Kansai Gaidai University
About the Program
Kansai Gaidai University was established in 1945 for the purpose of promoting international education and cultural understanding. The university’s small modern campus houses a library, language labs, ceramics studio, lecture halls and a student lounge. The main campus is located in Hirakata City, where 4000 Japanese commuter students and 350 international students attend classes.
Students take courses within the Asian Studies Program, a division of the university that offers Japanese and Area Studies courses to international students. As a former student said, “I would recommend this program to anyone wanting to experience Japanese culture. The location of Kansai Gaidai is great for the experience. Being directly in-between both Osaka and Kyoto allows for easy access to many of the cultural experiences in the Kansai region of Japan.”
Hirakata and Osaka, Japan
Osaka has been a major center of commerce since the eighteenth century, and is still a vast and expanding hub of business and industry today. The metropolis exhibits many colorful aspects as can be seen in the competition for bigger and showier street signs which are on display in Minami (the southern part of the downtown district). As a center of pop culture, Osaka never ceases to generate a variety of new trends and give birth to new dimensions of the urban experience.
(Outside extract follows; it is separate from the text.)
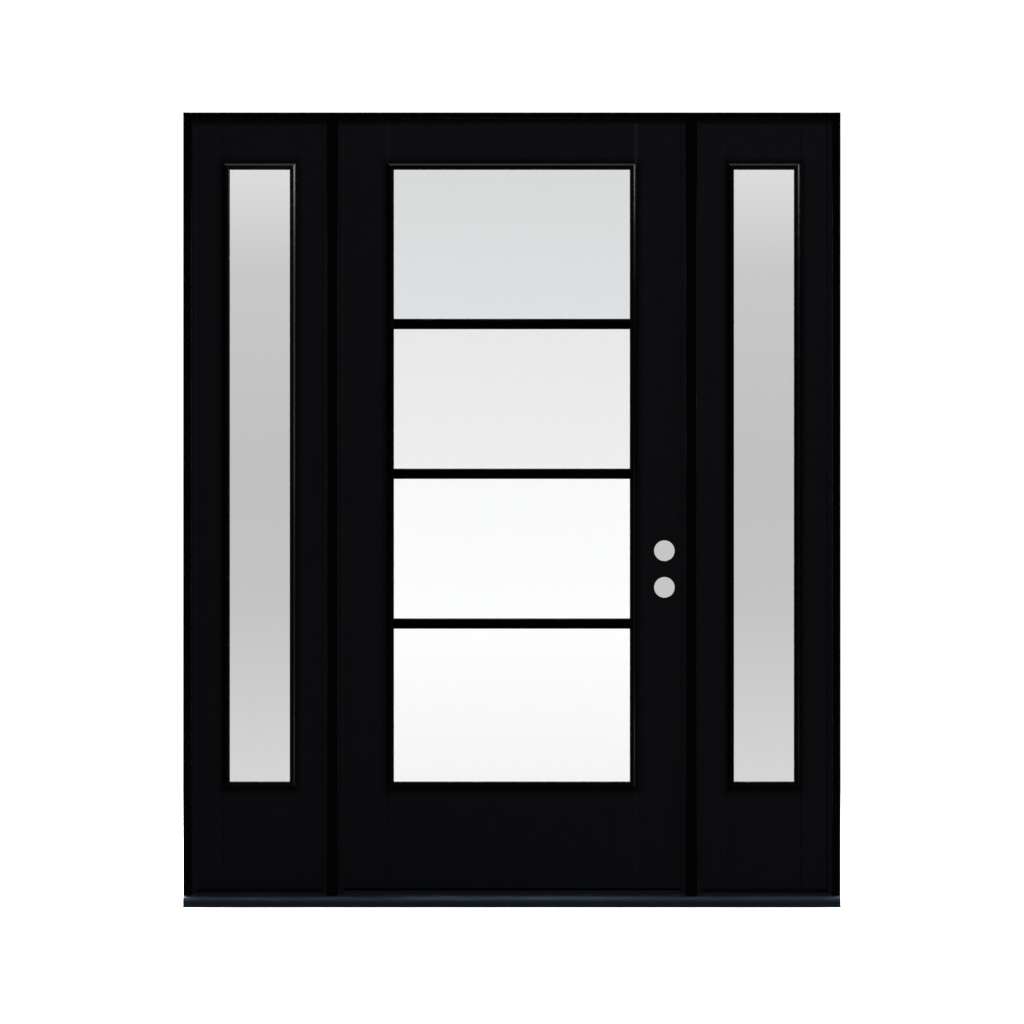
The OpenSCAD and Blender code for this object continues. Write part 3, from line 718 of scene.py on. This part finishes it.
# %% Moulded trim
def moulded_trim():
    material, tree, shader = start_finish("glazing_trim", Specular_IOR_Level=0.42)
    tone = (0.0020, 0.0021, 0.0025, 1)
    skin = use_group(tree, paint_skin, Tone=tone, Spread=0.2, Stipple=1400.0, Sheen=0.28)
    wear = use_group(tree, edge_wear, Width=0.5 * MM, Reach=0.38)
    worn = calc(tree, "MULTIPLY", wear.outputs["Mask"], 0.25)
    colour = blend_colours(tree, worn, skin.outputs["Colour"], (0.03, 0.03, 0.032, 1))
    dusty = use_group(tree, settled_dust, Amount=0.08).outputs["Mask"]
    colour = blend_colours(tree, dusty, colour, DUST)
    rough, height, soft = skin.outputs["Roughness"], skin.outputs["Height"], wear.outputs["Normal"]
    end_finish(tree, shader, colour, rough, height, 0.12, 0.05 * MM, soft)
    return material


glazing_trim = moulded_trim()
print("material:", glazing_trim.name)

# %% The bars across the door's glass, in the same plastic with a matt film
def bar_film():
    material, tree, shader = start_finish("bar_film", Specular_IOR_Level=0.10)
    tone = (0.0030, 0.0030, 0.0033, 1)
    skin = use_group(tree, paint_skin, Tone=tone, Spread=0.2, Stipple=1100.0, Sheen=0.58)
    wear = use_group(tree, edge_wear, Width=0.5 * MM, Reach=0.30)
    worn = calc(tree, "MULTIPLY", wear.outputs["Mask"], 0.3)
    colour = blend_colours(tree, worn, skin.outputs["Colour"], (0.012, 0.012, 0.013, 1))
    rough, height, soft = skin.outputs["Roughness"], skin.outputs["Height"], wear.outputs["Normal"]
    end_finish(tree, shader, colour, rough, height, 0.2, 0.05 * MM, soft)
    return material


bar_finish = bar_film()
print("material:", bar_finish.name)

# %% Dark composite
def dark_core():
    material, tree, shader = start_finish("dark_composite", Specular_IOR_Level=0.05)
    place = here(tree)
    flakes = put(tree, "TexVoronoi", {"Vector": place, "Scale": 700.0}).outputs["Color"]
    pick = put(tree, "SeparateColor", {0: flakes}).outputs["Red"]
    cloud = noise(tree, place, 30.0, 5.0)
    mixed = calc(tree, "MULTIPLY_ADD", pick, 0.4, calc(tree, "MULTIPLY", cloud, 0.6))
    tone = ramp(tree, mixed, [
        (0.25, (0.0028, 0.0028, 0.0032)), (0.55, (0.0042, 0.0042, 0.0050)), (0.9, (0.010, 0.010, 0.011))])
    dusty = use_group(tree, settled_dust, Amount=0.01).outputs["Mask"]
    rough = calc(tree, "MULTIPLY_ADD", cloud, 0.2, 0.5)
    end_finish(tree, shader, blend_colours(tree, dusty, tone, DUST), rough, mixed, 0.4, 0.08 * MM)
    return material


dark_composite = dark_core()
print("material:", dark_composite.name)

# %% Rubber seal
def seal_rubber():
    material, tree, shader = start_finish("black_seal", Specular_IOR_Level=0.25)
    place = here(tree)
    bloom = noise(tree, place, 55.0, 6.0)
    pores = noise(tree, place, 1600.0, 2.0)
    tone = ramp(tree, bloom, [(0.35, (0.004, 0.004, 0.004)), (0.7, (0.010, 0.010, 0.0105))])
    dusty = use_group(tree, settled_dust, Amount=0.3).outputs["Mask"]
    rough = calc(tree, "MULTIPLY_ADD", bloom, 0.25, 0.55)
    end_finish(tree, shader, blend_colours(tree, dusty, tone, DUST), rough, pores, 0.35, 0.05 * MM)
    return material


black_seal = seal_rubber()
print("material:", black_seal.name)

# %% Metals: the drawn deck, the coated hinges and the screws
def metal(name, tone, bright_tone, along, roughness, metallic, wear, coat, dust, fineness=900.0):
    material, tree, shader = start_finish(name, Specular_IOR_Level=0.5, Coat_Roughness=0.25)
    lines = use_group(tree, drawn_lines, Along=along, Fineness=fineness)
    streak = lines.outputs["Streak"]
    dark, pale = (tuple(gain * v for v in tone) + (1,) for gain in (0.80, 1.22))
    base = blend_colours(tree, streak, dark, pale)
    rubbed = use_group(tree, edge_wear, Width=0.6 * MM, Reach=0.5)
    worn = calc(tree, "MULTIPLY", rubbed.outputs["Mask"], wear)
    base = blend_colours(tree, worn, base, (*bright_tone, 1))
    dusty = use_group(tree, settled_dust, Amount=dust).outputs["Mask"]
    base = blend_colours(tree, dusty, base, DUST)
    rough = calc(tree, "MULTIPLY_ADD", calc(tree, "SUBTRACT", streak, 0.5), 0.25, roughness)
    rough = calc(tree, "MULTIPLY_ADD", dusty, 0.5, rough, clamp=True)
    bare = calc(tree, "SUBTRACT", 1.0, dusty)
    shine = calc(tree, "MULTIPLY", calc(tree, "MAXIMUM", worn, metallic), bare, clamp=True)
    tree.links.new(shine, shader.inputs["Metallic"])
    shader.inputs["Coat Weight"].default_value = coat
    height, soft = lines.outputs["Height"], rubbed.outputs["Normal"]
    end_finish(tree, shader, base, rough, height, 0.22, 0.04 * MM, soft)
    return material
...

Kyoto was founded in the late eighth century, as evidenced by the ancient layout of its numbered avenues. While prestigious museums house the most valuable collections of Japanese art in the country, Kyoto itself is a fine museum in its own right. Fortunately, the city was not damaged in the Pacific War, and therefore many of its temples and shrines have been designated as national treasures for everyone to appreciate.
A train ride of a little over an hour will bring you to Nara the ancient capital preceding Kyoto, which also offers various cultural treasures to its visitors. Claiming to be the site of the first organized political state in Japan, Nara has the dignified atmosphere of an ancient capital.
Kansai Gaidai is located in the city of Hirakata, midway between Osaka, Japan's second largest industrial metropolis, and Kyoto and Nara, the ancient capitals of Japan. Located in the cultural heart of Japan, the Asian Studies Program draws on this heritage for field trips, independent research, and/or case studies. "Kansai" refers the area centering on Osaka, Kyoto, Nara, and Kobe. The area centering on Tokyo is called the "Kanto" region.
- 3.0 cumulative GPA
- Recommended completion of Japanese language at Tulane during the year before departure
Fields of Study
The Asian Studies Program at Kansai Gaidai offers courses in the following fields of study:
Anthropology, Art Studio, Asian Studies, Communication, Cultural Studies, Economics, Film Studies, Gender and Sexuality Studies, International Relations, Literature, Philosophy, Political Economy, Political Science, Religious Studies, Sociology.
As a student in the Asian Studies Program, you will be taking classes alongside other international students on the same campus as degree-seeking Japanese students. The curriculum of the Asian Studies Program is twofold; the rigorous Japanese language studies and courses in the Social Sciences, Humanities, and Economics pertinent to Japan and Asia make it possible for participants to approach a wide array of study areas during their stay in Japan. While Japanese language instruction plays a key role in our program, we are by no means a language-training institute. Many of the courses in the Asian Studies Program are supplemented by outside field trips to such locations as the Kyoto National Museum, the Takarazuka Theater, and a number of temples, including Byodoin, Horyuji and Toji to name a few.
There are many ways you can get involved in campus life at Kansai Gaidai. There are over 13,000 local students willing to extend their assistance to international students, so the settling-in process should be quite smooth. In order to facilitate initial contact with local students, various friendship programs are organized. It is up to your initiative to join these activities which will make campus life more enriching and interesting.
Since the Asian Studies Program follows the typical academic calendar of overseas institutions in the northern hemisphere (i.e. August-May), there are times when many local students may not be around (e.g. February and March are the spring break in Japan). However, you will always find some local students taking courses with you in each class. Moreover, increasing diversity among international students adds the special flavor of learning about many other cultures, which will make your campus life an international experience. The campus life at Kansai Gaidai will provide you with a rich opportunity for personal and intellectual growth.
Kansai Gaidai University offers its international students the option of staying with a homestay family or in an on-campus dormitory. Homestay participation is strongly encouraged, for it is an excellent opportunity to acquire and enhance knowledge about the Japanese language and culture. In the homestay program, students eat all meals (except lunch during the school week) with their host family. Experience in living with a Japanese family may be the highlight of your stay in Japan. As one past student remarked, “Staying in a homestay is the main reason my conversational Japanese became good. My host family spoke little English with me so I always communicated with them in Japanese.”
In the dormitories, students are expected to prepare their own meals in the fully equipped kitchens or eat at university cafeterias or local restaurants. Students make their housing arrangements with Kansai Gaidai University. One student, who stayed in the apartment-style dorms, said that they “were quite nice. The RAs and dorm host-parents were always hosting informative and fun events, and were always available to help with any number of issues.” Whichever option you select, you will find a supportive community to guide your time in Japan.